But that’s not the full story.
The mums in the video are Dr Tara Shine and Madeleine Murray, and they’re the driving force behind a new community initiative to get Kinsale to go single-use plastic free.
They’re a dynamic duo with a wealth of expertise and knowledge, and they say the town where they raise their families could serve as a model for the future, one in which single-use plastics are a thing of the past.
They’re bang on trend. In the wake of January’s news that China would no longer accept recycling waste from the EU, there’s been an increased awareness that the issue of single-use plastic needs tackling.

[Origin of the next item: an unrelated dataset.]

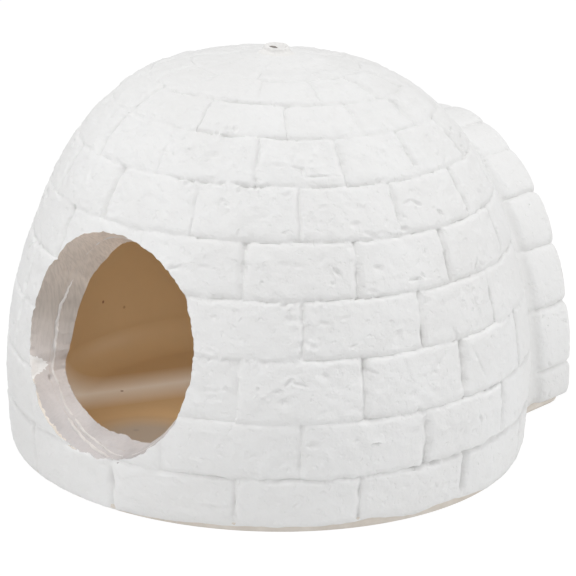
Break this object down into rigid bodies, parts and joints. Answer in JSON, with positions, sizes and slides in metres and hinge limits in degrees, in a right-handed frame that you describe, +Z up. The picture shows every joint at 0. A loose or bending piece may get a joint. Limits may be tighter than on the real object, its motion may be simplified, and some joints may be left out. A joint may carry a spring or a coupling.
{
  "type": "small pet hideout",
  "caption": "Domed shelter for a small pet, with the relief of laid snow blocks, a round door, an arched porch behind and a closed floor.",
  "frame": {"origin": "on the ground, in the middle of the whole outline seen from above", "axes": "+Z up along the dome's axis, the round door faces -Y and the porch faces +Y"},
  "size_m": [0.13, 0.138, 0.0978],
  "materials": {
    "white_facing": "matte chalky white, with fine pits, chips and crumbs",
    "inner_body": "smooth satin tan, with a few dark specks"
  },
  "bodies": {
    "root": {"inner_shell": "inner_body", "dome_facing": "white_facing", "porch_tunnel": "inner_body", "porch_facing": "white_facing", "floor_plate": "inner_body", "crown_nub": "white_facing"}
  },
  "joints": []
}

Milkmen are returning to good old-fashioned glass bottles in the UK, France has banned single-use plastic take-away items, and an increasing number of cafés are waking up to the need to cut back on disposable coffee cups by offering compostable alternatives or offering a discount to customers who bring their own cups.
“We just happened to set this up right at this moment; we didn’t fully anticipate the zeitgeist we were stepping into,” Dr Tara Shine says.
“But the videos are just a small part; our biggest goal is to get the commitment from schools, clubs, societies and businesses to minimise their use of plastic, and particularly single-use plastic.”
Tara is an environmental and climate change consultant, as well as a nature documentary presenter who has worked with RTÉ and the BBC. The other force behind Plastic Free Kinsale, Madeleine Murray, is an archaeologist with a keen interest in sustainability.
The two women met, fittingly enough given the perils that plastic waste is posing to our oceans, through a mutual love of sea swimming, just one year ago.
“The impetus was really organic,” Madeleine says. “I was saying that my child was on the green schools committee; we started saying, ‘why isn’t there a green committee for women?’ We’re the ones buying the food. I’m the one cooking the meals.”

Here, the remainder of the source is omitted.